It doesn't require much imagination to see why Nika Roza Danilova -- who has been releasing dark, deeply arresting pop music as Zola Jesus for the past four years -- decided to call her newest record Conatus (which, in philosophical terms, means "a striving of natural impulse," and is available this month on Sacred Bones, one of the most forward-thinking labels around). "I was focused on growing artistically and within my capabilities as a producer and as a songwriter. It felt like a culmination of the past couple years," the 22-year-old says over the phone from her home in Los Angeles.
And it should feel like a culmination, seeing as that at 21, she finished her undergraduate degree (French with a philosophy minor) and made some of the most exciting music of last year with her Stridulum and Valusia EPs. They hinted at Zola Jesus' pop potential, and while Conatus does contain some very knotty, challenging pieces, Danilova is learning how to synthesize both of these very different aspects of her musical character. On one hand, you have the murkier motivations (industrial dabblings, noisier textures), and on the other, a more welcoming side (stirring, emotional vocal performances, rhythmic post-punk underpinnings).
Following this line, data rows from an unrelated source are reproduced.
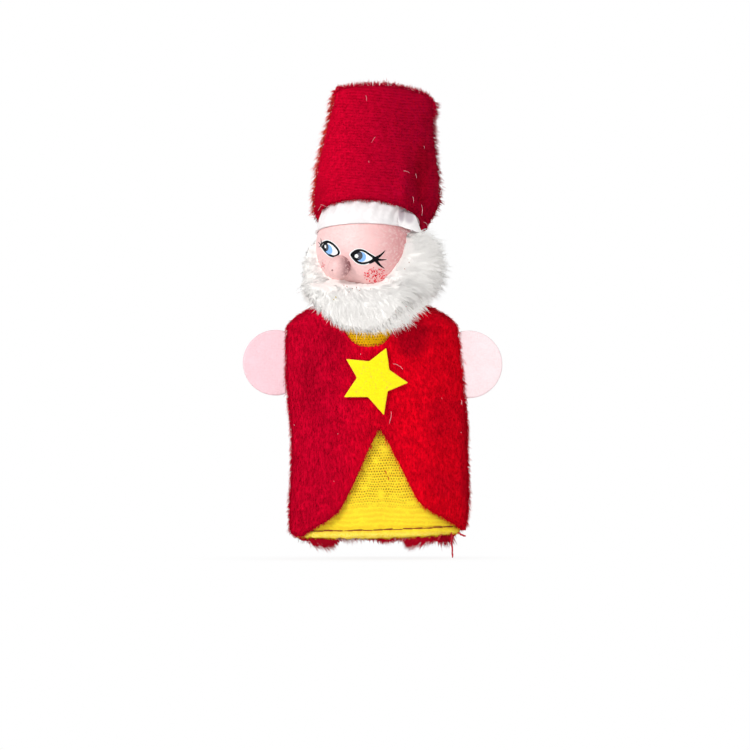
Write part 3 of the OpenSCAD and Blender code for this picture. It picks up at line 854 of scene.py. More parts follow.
def knit_finish(name, rgb):
    """Yellow knit: soft ribs across, with small ochre gaps between the stitches of each row."""
    finish = Finish(name)
    place = finish.place()
    x, _, z = finish.axes(place)
    wander = finish.noise(place, 120.0, 2.0)
    slight = finish.noise(place, 700.0, 2.0)
    row = z * (1000 / KNIT_ROW) + wander * 1.1 + slight * 0.35 + (x - 0.005) * (x - 0.005) * 900.0
    turn = finish.node("ShaderNodeMath", {"operation": "FLOOR"}, {0: row * 2.0})
    along_row = x * (1000 / KNIT_STITCH) + turn * 0.5 + wander * 1.2 + slight * 0.8
    gaps_x = (along_row * (2 * math.pi)).sine() * 0.5 + 0.5
    gaps_z = (row * (4 * math.pi)).sine() * 0.5 + 0.5
    ribs = (row * (2 * math.pi)).sine() * 0.5 + 0.5
    fuzz = finish.noise(place, 3400.0, 3.0)
    broken = finish.noise(place, 520.0, 3.0).clear(0.3, 0.52)
    low = z.clear(-0.0605, -0.053)
    gap = (gaps_x * gaps_z).clear(0.28, 0.66) * broken * low
    tone = finish.mix(fuzz.clear(0.3, 0.7), shade(rgb, 0.94), shade(rgb, 1.12))
    tone = finish.mix(ribs * broken * 0.35, tone, srgb(236, 172, 30))
    # A deeper, fuller yellow at the neck: partly the knit's ochre there, partly painted light against the
    # shade of the beard and the coat
    tone = finish.mix(z.clear(-0.02, -0.012), tone, srgb(255, 204, 0))
    tone = finish.mix(gap * (0.35 + slight * 0.9), tone, srgb(132, 84, 0))
    # Paler patches at the hem below the stitches: partly loose pale fibres, partly a painted highlight on
    # the turned hem's roll
    hem = (1 - z.clear(-0.0662, -0.0645)) * fuzz.clear(0.35, 0.65)
    tone = finish.mix(hem * 0.7, tone, srgb(255, 240, 130))
    height = fuzz * 0.35 - gap * 0.6 - ribs * 0.4
    return finish.surface(Base_Color=tone, Roughness=0.85 + fuzz * 0.1,
                          Normal=finish.bump(height, 0.6, 0.0004), Sheen_Weight=0.1,
                          Sheen_Roughness=0.5, Specular_IOR_Level=0.2)


def felt_finish(name, rgb, dark=0.8, mottle=0.0):
    """Pressed felt with short crossed fibres."""
    finish = Finish(name)
    place = finish.place()
    one = finish.noise(finish.scaled(place, 1, 1, 0.4), 2800.0, 4.0, 0.7)
    two = finish.noise(finish.scaled(place, 0.4, 1, 1), 2500.0, 4.0, 0.7)
    cloud = finish.noise(place, 240.0)
    fibres = one * 0.5 + two * 0.5
    tone = finish.mix(fibres.clear(0.36, 0.62), shade(rgb, dark), rgb)
    tone = finish.mix(cloud.clear(0.45, 0.7) * 0.3, tone, shade(rgb, 1.1))
    flecks = finish.noise(place, 1300.0, 3.0, 0.7).clear(0.58, 0.68)
    tone = finish.mix(flecks * mottle, tone, srgb(255, 196, 60))
    return finish.surface(Base_Color=tone, Roughness=0.88 + fibres * 0.1,
                          Normal=finish.bump(fibres, 0.55, 0.0003), Sheen_Weight=0.2,
                          Sheen_Roughness=0.5, Specular_IOR_Level=0.2)


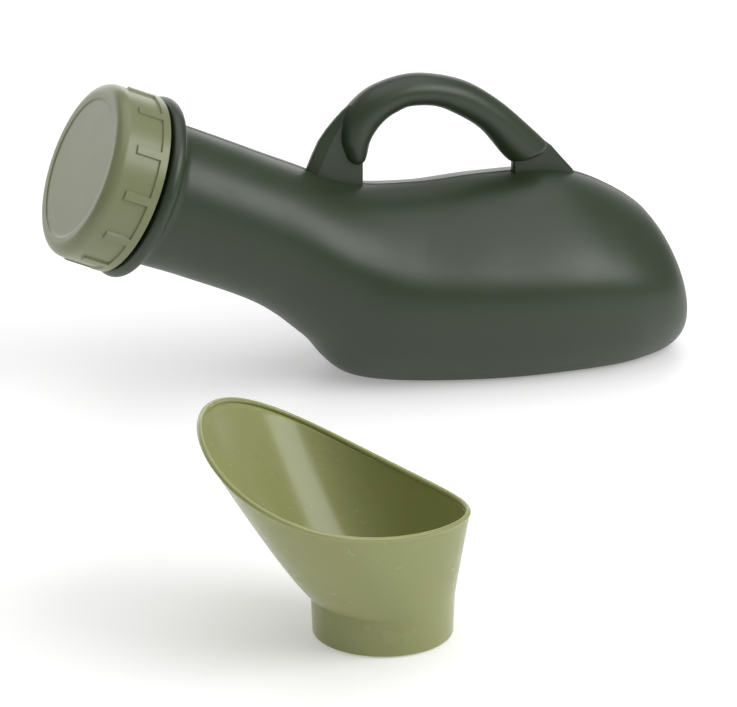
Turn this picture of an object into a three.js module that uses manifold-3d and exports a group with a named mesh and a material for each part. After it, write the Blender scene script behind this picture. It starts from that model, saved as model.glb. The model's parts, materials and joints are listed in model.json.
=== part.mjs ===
// Urine bottle: a lying bottle with a screw cap, a ring seal and a loose adapter funnel.
// Millimetres. +X runs from the mouth towards the tail and +Z is up. The origin is the middle of the flat base.
import * as THREE from 'three';
import { LoftGeometry } from 'three/addons/geometries/LoftGeometry.js';
import { mergeVertices } from 'three/addons/utils/BufferGeometryUtils.js';
import Module from 'manifold-3d';

const wasm = await Module();
wasm.setup();

// Driving dimensions
const gap = 0.3;                     // between touching pieces
const wall = 1.8;                    // blown wall of the bottle
const neckTilt = THREE.MathUtils.degToRad(24);
const capSeat = [-154.8, 89.1];      // x and z of the neck axis at the open end of the closed cap
const boreRadius = 27.0;
const finishRadius = 29.8;           // neck under the thread
const neckRadius = 29.4;             // neck behind the collar
const neckStart = -13.5;             // along the neck axis, where the blown body takes over
const lipHeight = 17.4;              // mouth lip above the cap's open end
const collarRadius = 37.6;
const collarTop = -1.8;
const collarBack = -7.6;
const neckCut = -42;                 // along the neck axis, where the shell is divided behind the neck
const tailCut = -22;                 // along x, where it is divided again ahead of the tail
const threadPitch = 5.0;
const threadStarts = 2;
const threadLead = threadPitch * threadStarts;
const threadCrest = 31.8;
const capRadius = 36.9;
const skirtRadius = 36.0;
const capInnerRadius = 33.6;
const capThreadCrest = 30.6;
const capHeight = 21.8;
const capTopThickness = 2.4;
const capShoulder = 4.8;              // round between the skirt and the face
const bandHeight = 3.5;
const faceRadius = 29.3;
const gripBars = 12;
const gripTurn = THREE.MathUtils.degToRad(5);
const gripWidth = 3.6;
const gripTop = 14.0;
const sealInner = 26.2;
const sealOuter = 31.4;
const edgeRound = 1.6;               // round of the edge of the flat base
const plateThickness = 5.0;
const handleWall = 1.9;
const funnelPlace = [-133.4, -261.3];
const funnelTurn = THREE.MathUtils.degToRad(-20.3);
const spigotTip = 26.0;
const spigotTop = 26.6;
const spigotHeight = 15.0;
const funnelWall = 1.7;
const bowlHalfLength = 49.8;
const bowlHalfWidth = 48.0;
const bowlShift = 17.8;              // middle of the rim, from the spigot's axis towards the high lip
const rimLow = 47.2;
const rimHigh = 81.5;
const ringPoints = 40;               // round the bottle
const funnelPoints = 48;             // round the funnel

// Sections of the blown body: top x, top z, bottom x, bottom z, half width.
// A bottom below zero is cut flat, and that makes the base.
const bodySections = [
  [-117.2, 104.3, -134.7, 48.6, 29.8],
  [-88.3, 90.6, -103.3, 33.7, 32],
  [-61.6, 79.3, -82.3, 16.7, 37],
  [-33.8, 75.6, -63.8, -1.4, 43],
  [-3.8, 75.9, -19, -11.2, 48.5],
  [28.3, 75.1, 19.7, -11.9, 51],
  [51.2, 65.9, 52.9, -8.5, 47],
  [67.7, 51, 76.3, 2.1, 33],
  [75.4, 31, 75.4, 31, 0],
];

// Booleans ---------------------------------------------------------------------------------------

// A closed geometry as a solid with its faces turned outwards.
function solid(geometry) {
  const bare = geometry.index ? geometry.toNonIndexed() : geometry.clone();
  for (const name of Object.keys(bare.attributes)) {
    if (name !== 'position') bare.deleteAttribute(name);
  }
  const merged = mergeVertices(bare, 1e-4);
  const corners = merged.index.array;
  const kept = [];
  for (let k = 0; k < corners.length; k += 3) {
    const [a, b, c] = [corners[k], corners[k + 1], corners[k + 2]];
    if (a !== b && b !== c && c !== a) kept.push(a, b, c);   // a ring that shrinks to a pole leaves slivers
  }
  const place = merged.attributes.position;
  const [p, q, r] = [new THREE.Vector3(), new THREE.Vector3(), new THREE.Vector3()];
  let volume = 0;
  for (let k = 0; k < kept.length; k += 3) {
    p.fromBufferAttribute(place, kept[k]);
    q.fromBufferAttribute(place, kept[k + 1]);
    r.fromBufferAttribute(place, kept[k + 2]);
    volume += p.dot(q.cross(r));
  }
  if (volume < 0) kept.reverse();
  const mesh = new wasm.Mesh({
    numProp: 3,
    vertProperties: new Float32Array(place.array),
    triVerts: new Uint32Array(kept),
  });
  return new wasm.Manifold(mesh);
}

function geometryOf(manifold) {
  const mesh = manifold.getMesh();
  const geometry = new THREE.BufferGeometry();
  geometry.setAttribute('position', new THREE.BufferAttribute(new Float32Array(mesh.vertProperties), 3));
  geometry.setIndex(new THREE.BufferAttribute(new Uint32Array(mesh.triVerts), 1));
  geometry.computeVertexNormals();
  return geometry;
}

// Curves -----------------------------------------------------------------------------------------

// Smooth curve through the rows, one per whole number of s; before and after stand for rows beyond the ends.
function along(rows, before, after, s) {
  const i = Math.min(Math.floor(s), rows.length - 2);
  const t = s - i;
  const a = i === 0 ? before : rows[i - 1];
  const d = i + 2 < rows.length ? rows[i + 2] : after;
  return rows[i].map((b, k) => {
    const c = rows[i + 1][k];
    return b + 0.5 * t * (c - a[k] + t * (2 * a[k] - 5 * b + 4 * c - d[k] + t * (3 * (b - c) + d[k] - a[k])));
  });
}

// Height with everything below floorHeight cut flat, and the edge rounded.
function cutFlat(z, floorHeight) {
  const above = z - floorHeight;
  if (above > edgeRound) return z;
  if (above < -edgeRound) return floorHeight;
  return floorHeight + (above + edgeRound) ** 2 / (4 * edgeRound);
}

// Point on the neck axis, raised towards the mouth by height.
function onNeckAxis(height) {
  return [capSeat[0] - height * Math.cos(neckTilt), capSeat[1] + height * Math.sin(neckTilt)];
}

// The same section row as bodySections holds, for a circle square to the neck axis.
function neckRow(height, radius) {
  const [x, z] = onNeckAxis(height);
  const dx = radius * Math.sin(neckTilt);
  const dz = radius * Math.cos(neckTilt);
  return [x + dx, z + dz, x - dx, z - dz, radius];
}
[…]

Danilova's willingness to blend these two opposing impulses on Conatus will no doubt earn her some more visibility, but it may be even more important in exploring what she isn't about. Standing at only 4'11", perhaps too much has been made of the little girl/big voice thing; while the intensity of her stage performance is striking, too often it is regarded as something of an oddity. And then there's the whole "goth" tag, which Danilova is quick to brush off. Conatus seems ready to set the record straight. As she puts it: "It was really important for me that I did things that were far beyond my means in all areas of being a musician."
Conatus is out now.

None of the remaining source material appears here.